(Scripts that build objects)
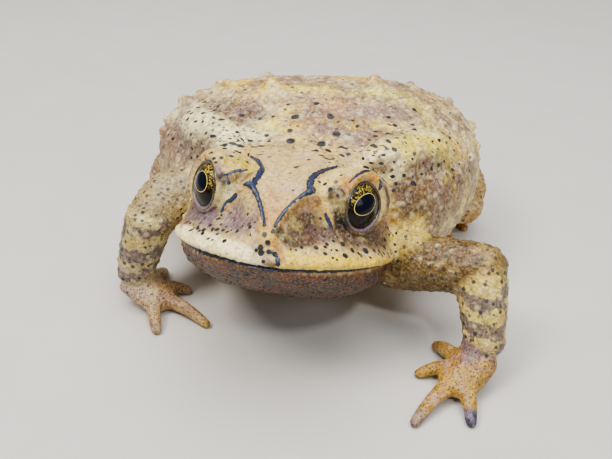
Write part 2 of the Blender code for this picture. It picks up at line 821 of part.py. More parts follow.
def cross(point, outward, obj_name, trunk):
    piece = copy_of(trunk, obj_name)
    return slice_off(piece, point, outward)


def main():
    trunk = join(torso_loft(), [head_loft()])
    add_lids(trunk)
    neck = of_head((0, NECK_Y, 0))
    backwards = head_direction((0, 1, 0)).normalized()
    torso = cross(neck + backwards * GAP / 2, -backwards, "torso", trunk)
    level_off(torso)
    skull = cross(neck - backwards * GAP / 2, backwards, "head", trunk)
    corner = of_head((HEAD_HALF_WIDTH, JAW_CORNER_Y, lip_height(JAW_CORNER_Y)))
    other_corner = of_head((-HEAD_HALF_WIDTH, JAW_CORNER_Y, lip_height(JAW_CORNER_Y)))
    front = of_head((0, 0, 0))
    upwards = (other_corner - front).cross(corner - front).normalized()
    upwards *= 1 if upwards.z > 0 else -1
    jaw = copy_of(skull, "lower_jaw")
    slice_off(jaw, front - upwards * GAP / 2, upwards)
    slice_off(skull, front + upwards * GAP / 2, -upwards)
    glands = parotoids(trunk, skull, torso)
    add_crests(skull)
    drums = tympana(skull)
    open_eyes(skull)
    open_nostrils(skull)
    eyes = eyeballs()
    bpy.data.objects.remove(trunk)
    add_back_warts(torso, glands)
    limbs = []
    for word in SIDES:
        limbs += arm(word, torso, [skull, jaw, *drums])
        limbs += leg(word, torso)
    finish([skull, jaw, torso, *glands], limbs, drums, eyes)


def finish(trunk_pieces, limbs, drums, eyes):
    """Paints each node and shades it smooth."""
    skin = material("toad_skin", (0.62, 0.50, 0.28), 0.62)
    limb_skin = material("limb_skin", (0.58, 0.44, 0.22), 0.62)
    drum_skin = material("eardrum_skin", (0.42, 0.30, 0.20), 0.5)
    eye = material("eye", (0.02, 0.018, 0.012), 0.08)
    for group, paint in ((trunk_pieces, skin), (limbs, limb_skin), (drums, drum_skin), (eyes, eye)):
        for obj in group:
            obj.data.materials.clear()
            obj.data.materials.append(paint)
            obj.data.shade_smooth()
            obj.data.set_sharp_from_angle(angle=math.radians(35))
            print(obj.name, "triangles", sum(len(p.vertices) - 2 for p in obj.data.polygons))


clear_scene()
PARTS = new_collection("asian_common_toad")
main()
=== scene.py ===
# %% [markdown]
# # An Asian common toad, sitting up
# This lesson dresses the plain solids of a life-size museum toad. The solids stay as they are: they carry
# the size, the pose and the weight. What is made here is what the eye sees: one skin without seams, warts
# and granules, wet eyes in fleshy lids, and the markings of the animal.
# Work is in millimetres wherever arrays of points are handled, and in metres once a mesh is made.

import json
import math
import random

import bmesh
import bpy
import numpy as np
from mathutils import Matrix, Vector
from mathutils.bvhtree import BVHTree
from mathutils.kdtree import KDTree

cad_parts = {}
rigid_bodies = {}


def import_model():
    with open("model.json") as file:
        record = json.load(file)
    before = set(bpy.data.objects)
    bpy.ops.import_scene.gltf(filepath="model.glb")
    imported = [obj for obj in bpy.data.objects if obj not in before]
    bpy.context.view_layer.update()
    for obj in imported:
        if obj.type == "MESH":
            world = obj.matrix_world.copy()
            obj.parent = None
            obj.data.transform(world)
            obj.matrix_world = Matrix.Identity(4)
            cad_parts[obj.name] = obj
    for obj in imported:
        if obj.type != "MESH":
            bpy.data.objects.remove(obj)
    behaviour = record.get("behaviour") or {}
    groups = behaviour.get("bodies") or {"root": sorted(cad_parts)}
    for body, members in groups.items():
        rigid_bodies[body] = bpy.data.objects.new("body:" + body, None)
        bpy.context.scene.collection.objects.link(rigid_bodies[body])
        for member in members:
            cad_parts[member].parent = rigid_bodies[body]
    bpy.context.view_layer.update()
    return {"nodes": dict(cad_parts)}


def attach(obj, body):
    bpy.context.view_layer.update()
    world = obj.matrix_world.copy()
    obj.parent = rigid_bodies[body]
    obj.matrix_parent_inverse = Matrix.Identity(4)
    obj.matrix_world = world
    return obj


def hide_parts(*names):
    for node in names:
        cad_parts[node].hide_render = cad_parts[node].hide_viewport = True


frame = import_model()
MM = 0.001
VOXEL = 0.36


def new_object(name, data):
    """Puts a mesh, a lamp or a camera into the scene."""
    made = bpy.data.objects.new(name, data)
    bpy.context.scene.collection.objects.link(made)
    return made


# %% [markdown]
# ## The camera
# The photograph looks down on the toad's face from in front and a little to its left. The camera's place was
# worked out from the sizes of the head and hands, so it is written down as three angles and a point.


# %% Place the camera
CAMERA_PLACE = (23.0, -135.1, 93.3)
CAMERA_AZIMUTH = 11.05
CAMERA_ELEVATION = 32.45
CAMERA_ROLL = 1.76
FOCAL_PIXELS = 700.0
FRAME_WIDTH = 612.0


def photo_camera():
    azimuth, elevation, roll = (
        math.radians(angle) for angle in (CAMERA_AZIMUTH, CAMERA_ELEVATION, CAMERA_ROLL)
    )
    back = Vector((
        math.sin(azimuth) * math.cos(elevation),
        -math.cos(azimuth) * math.cos(elevation),
        math.sin(elevation),
    ))
    level = Vector((math.cos(azimuth), math.sin(azimuth), 0.0))
    steep = back.cross(level)
    right = level * math.cos(roll) + steep * math.sin(roll)
    up = steep * math.cos(roll) - level * math.sin(roll)
    data = bpy.data.cameras.new("photo_camera")
    data.sensor_width = 36.0
    data.lens = data.sensor_width * FOCAL_PIXELS / FRAME_WIDTH
    data.clip_start = 0.005
    data.clip_end = 10.0
    camera = new_object("photo_camera", data)
    turn = Matrix((right, up, back)).transposed().to_4x4()
    camera.matrix_world = Matrix.Translation(Vector(CAMERA_PLACE) * MM) @ turn
    bpy.context.scene.camera = camera
    return camera


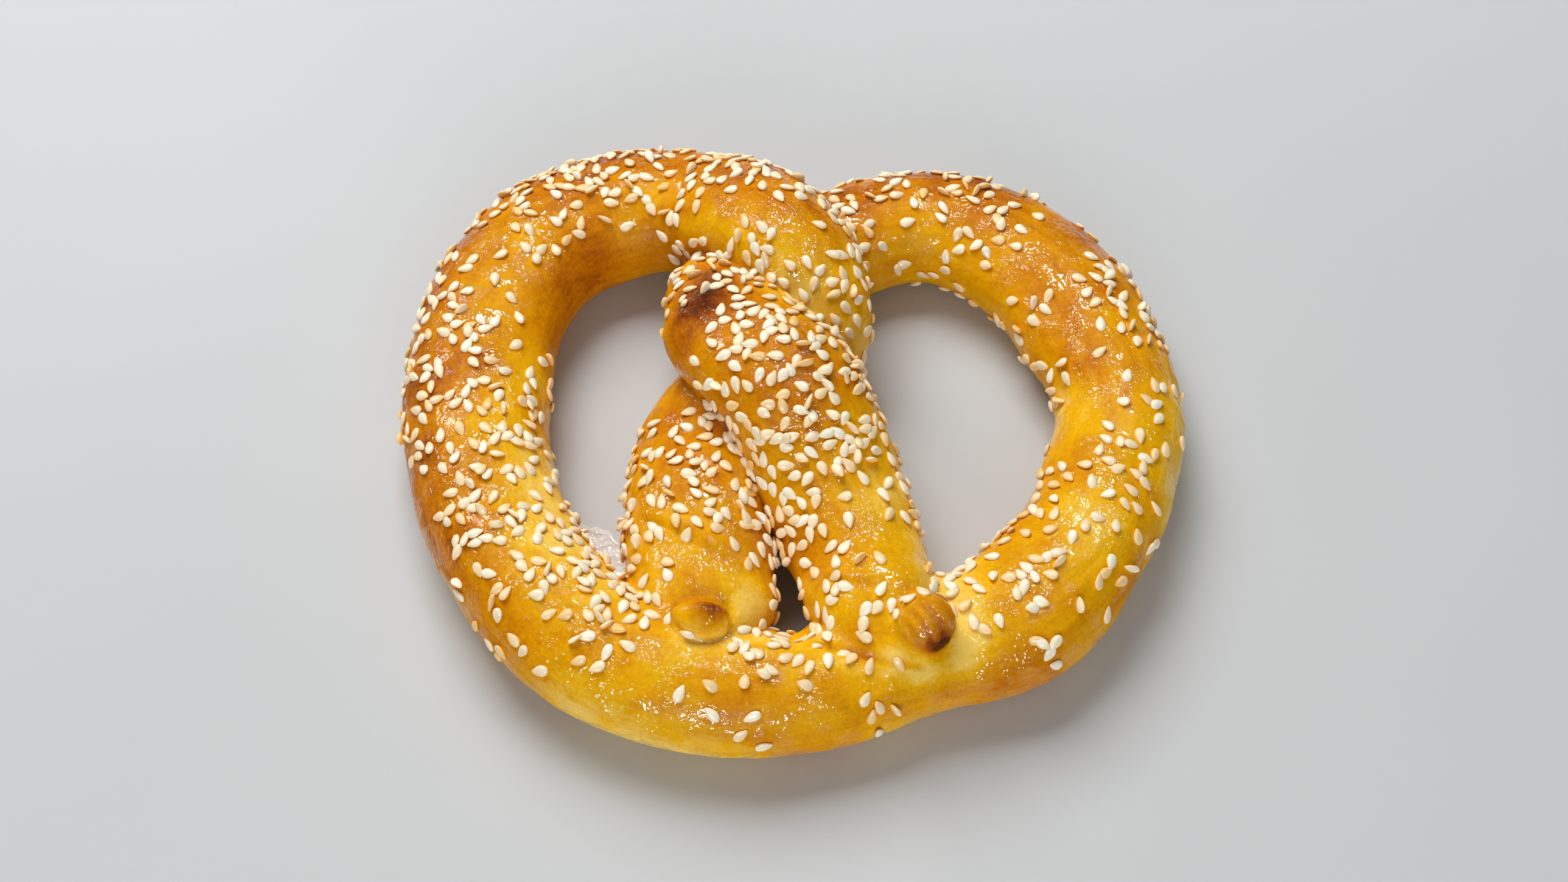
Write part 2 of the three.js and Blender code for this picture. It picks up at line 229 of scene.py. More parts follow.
# Where the seeds lie thicker or thinner: x, y, reach, and by how much.
SEED_PATCHES = [
    # around the twist
    (-7, 32, 8, 0.9), (12, 30, 8, 0.2), (12, 54, 10, 0.45), (0, 43, 8, -0.55), (-26, 55, 7, -0.1),
    (-20, 62, 14, 0.4), (-16, 43, 7, -0.3), (2, 32, 6, -0.25), (12, 20, 6, -0.25),
    (-12, 43, 7, -0.4), (-16, 21, 6, 0.3), (-7, 21, 5, -0.3), (8, 46, 6, 0.5), (11, 40, 5, 0.3),
    (-9, 40, 5, -0.2), (-7, 51, 6, 0.45), (0, 46, 5, 0.3),
    # the two arms
    (0, 4, 12, 1.1), (2, -10, 9, 0.8), (-2, -10, 14, 0.55), (-18, -22, 14, 0.45),
    (-3, -28, 9, 0.8), (11, 4, 9, 0.5), (7, -13, 9, 0.25), (-27, 9, 9, -0.9), (-26, -13, 7, 0.5),
    (12, -25, 10, -0.6), (-26, -36, 6, -0.3), (-7, -2, 6, -0.3), (2, -13, 7, 0.3),
    (-7, 10, 7, 0.3), (-35, -24, 6, -0.35), (-16, 10, 5, -0.25), (21, -24, 6, 0.25),
    (-16, -36, 6, -0.55), (21, -36, 6, -0.35), (-8, -24, 6, -0.5), (-17, -24, 6, 0.3),
    (-26, -25, 5, -0.3),
    # the left loop
    (-48, 56, 12, 1), (-62, 20, 8, 0.3), (-50, 20, 8, -0.35), (-63, -4, 9, 0.35),
    (-74, 8, 9, 0.35), (-70, 14, 16, 0.25), (-58, -22, 13, 0.45), (-38, 42, 10, -0.45),
    (-63, 32, 7, -0.3), (-44, 34, 9, -0.45), (-73, -24, 10, -0.4), (-54, 21, 6, -0.3),
    (-63, -2, 6, -0.25), (-35, 43, 6, -0.25), (-72, -13, 7, -0.3), (-63, 43, 7, -0.3),
    (-35, 54, 6, -0.3), (-54, 10, 6, -0.25),
    # the right loop
    (24, 42, 9, -0.35), (50, -26, 9, 0.3), (64, -14, 9, 0.15), (80, -20, 11, -0.9),
    (79, 10, 8, -0.45), (66, 32, 8, 0.3), (40, 54, 8, 0.3), (67, -14, 7, 0.3), (60, 44, 10, -0.4),
    (56, 8, 9, -0.45), (56, -6, 8, -0.25), (58, -25, 7, -0.35), (38, 34, 8, -0.25),
    (58, 20, 7, -0.3), (25, 38, 3.5, 0.7), (34, 33, 3.5, 0.4), (41, 26, 3.5, 0.7),
    (46.5, 19, 3.5, 0.6), (53, 11, 4, 0.6), (58, 43, 8, -0.3), (71, 10, 8, -0.25),
    (58, -2, 6, -0.3), (67, -25, 6, 0.2), (39, 34, 6, -0.35), (49, -24, 6, -0.25),
    (77, 10, 6, 0.25), (30, 32, 5, -0.25), (77, -13, 6, -0.3),
    # the front
    (-76, -34, 9, -0.45), (-44, -34, 10, 0.75), (-38, -56, 6, 0.4), (-26, -79, 10, -1),
    (-26, -58, 7, -0.25), (-26, -68, 7, -0.2), (-64, -46, 9, -0.3), (-38, -58, 12, -0.3),
    (-12, -60, 12, -0.1), (2, -67, 10, -0.45), (20, -64, 9, -0.2), (40, -40, 10, 0.6),
    (30, -64, 9, -0.3), (58, -47, 7, -0.3), (-35, -70, 7, -0.6), (-72, -36, 7, -0.12),
    (49, -36, 8, -0.3), (39, -58, 7, -0.65), (49, -47, 7, -0.25), (39, -36, 7, -0.3),
    (-44, -47, 6, -0.2), (67, -36, 7, -0.3), (-44, -58, 7, -0.3), (-26, -69, 6, 0.15),
    (-72, -34, 8, -0.25),
    # around the two ends
    (-34, -46, 8, 0.7), (-1, -50.5, 5, 0.9), (-10, -51.5, 3.5, 0.9), (-4, -54, 4.5, 0.6),
    (6, -56, 6, 0.15), (-14, -47, 6.5, -1.1), (26.5, -53.5, 5.5, -1.2), (20, -47, 5, 0.4),
    (30, -47, 6, 0.3),
]

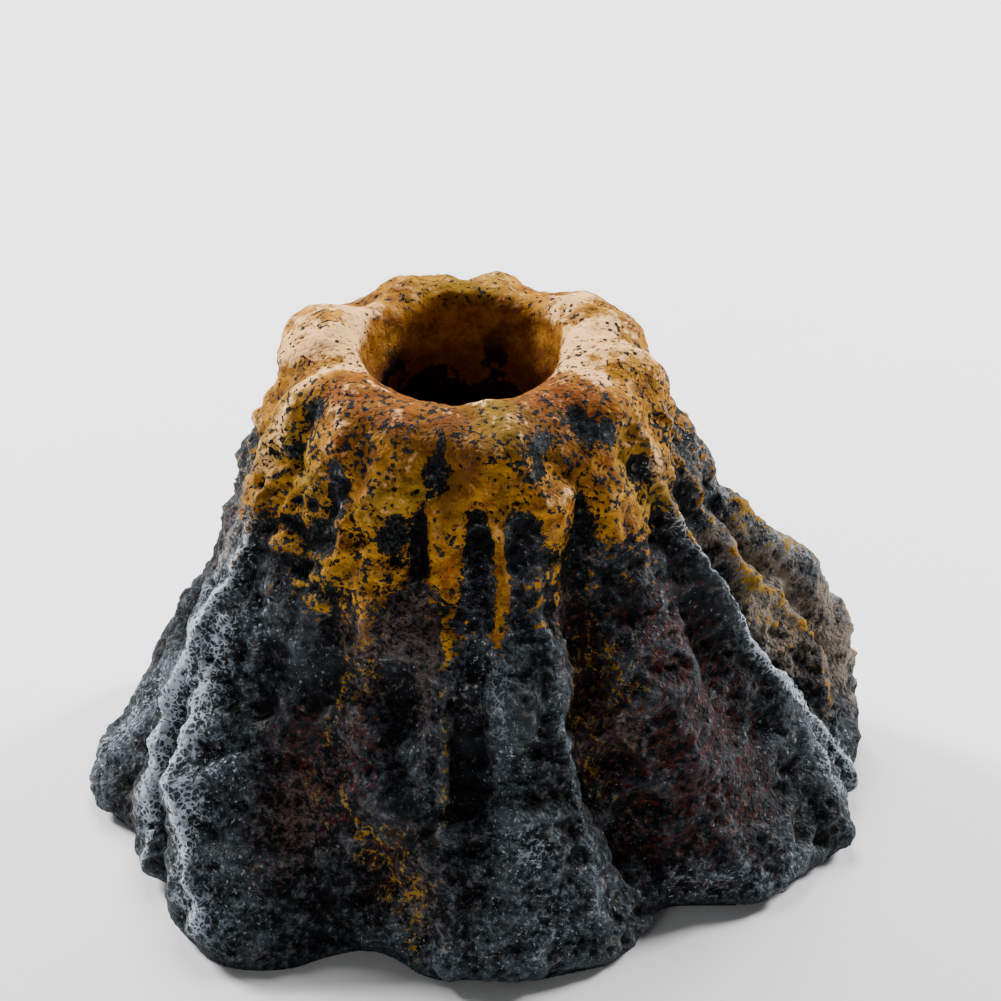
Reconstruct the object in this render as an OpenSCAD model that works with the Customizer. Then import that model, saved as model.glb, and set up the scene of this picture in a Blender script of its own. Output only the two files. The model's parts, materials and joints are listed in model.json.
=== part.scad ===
// Bubbling ornament: a hollow cast-resin volcano that stands over an upright air unit.
// Millimetres, +Z up. The origin is the middle of the footprint, on the surface it stands on.
// The front is -Y. The air hose comes in through the arched notch in the rear foot.

/* [Volcano shell] */
// Width of the foot, left to right
foot_w = 76; // [74:1:80]
// Depth of the foot, front to back
foot_d = 66; // [64:1:70]
// Height of the highest point of the crater rim
shell_h = 50; // [49.5:0.5:53]
// Offset of the crater's axis from the middle of the foot, to the right
crater_x = -1; // [-2:0.5:2]
// Offset of the crater's axis from the middle of the foot, to the back
crater_y = 1; // [-1:0.5:2]
// Radius of the throat below the crater's mouth
throat_r = 8.6; // [8.4:0.1:9]
// Radius of the open underside
hollow_r = 27; // [26:0.5:27.5]

/* [Hose notch] */
// Width of the arched notch in the rear foot
notch_w = 9; // [8:0.5:10]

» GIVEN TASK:
Copy out precisely the lines that begin at the line containing "bpy.data.objects.remove(trunk)" and end at the line containing "obj.parent = None", including both; write nothing else.

» ANSWER TO THIS PROBLEM:
    bpy.data.objects.remove(trunk)
    add_back_warts(torso, glands)
    limbs = []
    for word in SIDES:
        limbs += arm(word, torso, [skull, jaw, *drums])
        limbs += leg(word, torso)
    finish([skull, jaw, torso, *glands], limbs, drums, eyes)


def finish(trunk_pieces, limbs, drums, eyes):
    """Paints each node and shades it smooth."""
    skin = material("toad_skin", (0.62, 0.50, 0.28), 0.62)
    limb_skin = material("limb_skin", (0.58, 0.44, 0.22), 0.62)
    drum_skin = material("eardrum_skin", (0.42, 0.30, 0.20), 0.5)
    eye = material("eye", (0.02, 0.018, 0.012), 0.08)
    for group, paint in ((trunk_pieces, skin), (limbs, limb_skin), (drums, drum_skin), (eyes, eye)):
        for obj in group:
            obj.data.materials.clear()
            obj.data.materials.append(paint)
            obj.data.shade_smooth()
            obj.data.set_sharp_from_angle(angle=math.radians(35))
            print(obj.name, "triangles", sum(len(p.vertices) - 2 for p in obj.data.polygons))


clear_scene()
PARTS = new_collection("asian_common_toad")
main()
=== scene.py ===
# %% [markdown]
# # An Asian common toad, sitting up
# This lesson dresses the plain solids of a life-size museum toad. The solids stay as they are: they carry
# the size, the pose and the weight. What is made here is what the eye sees: one skin without seams, warts
# and granules, wet eyes in fleshy lids, and the markings of the animal.
# Work is in millimetres wherever arrays of points are handled, and in metres once a mesh is made.

import json
import math
import random

import bmesh
import bpy
import numpy as np
from mathutils import Matrix, Vector
from mathutils.bvhtree import BVHTree
from mathutils.kdtree import KDTree

cad_parts = {}
rigid_bodies = {}


def import_model():
    with open("model.json") as file:
        record = json.load(file)
    before = set(bpy.data.objects)
    bpy.ops.import_scene.gltf(filepath="model.glb")
    imported = [obj for obj in bpy.data.objects if obj not in before]
    bpy.context.view_layer.update()
    for obj in imported:
        if obj.type == "MESH":
            world = obj.matrix_world.copy()
            obj.parent = None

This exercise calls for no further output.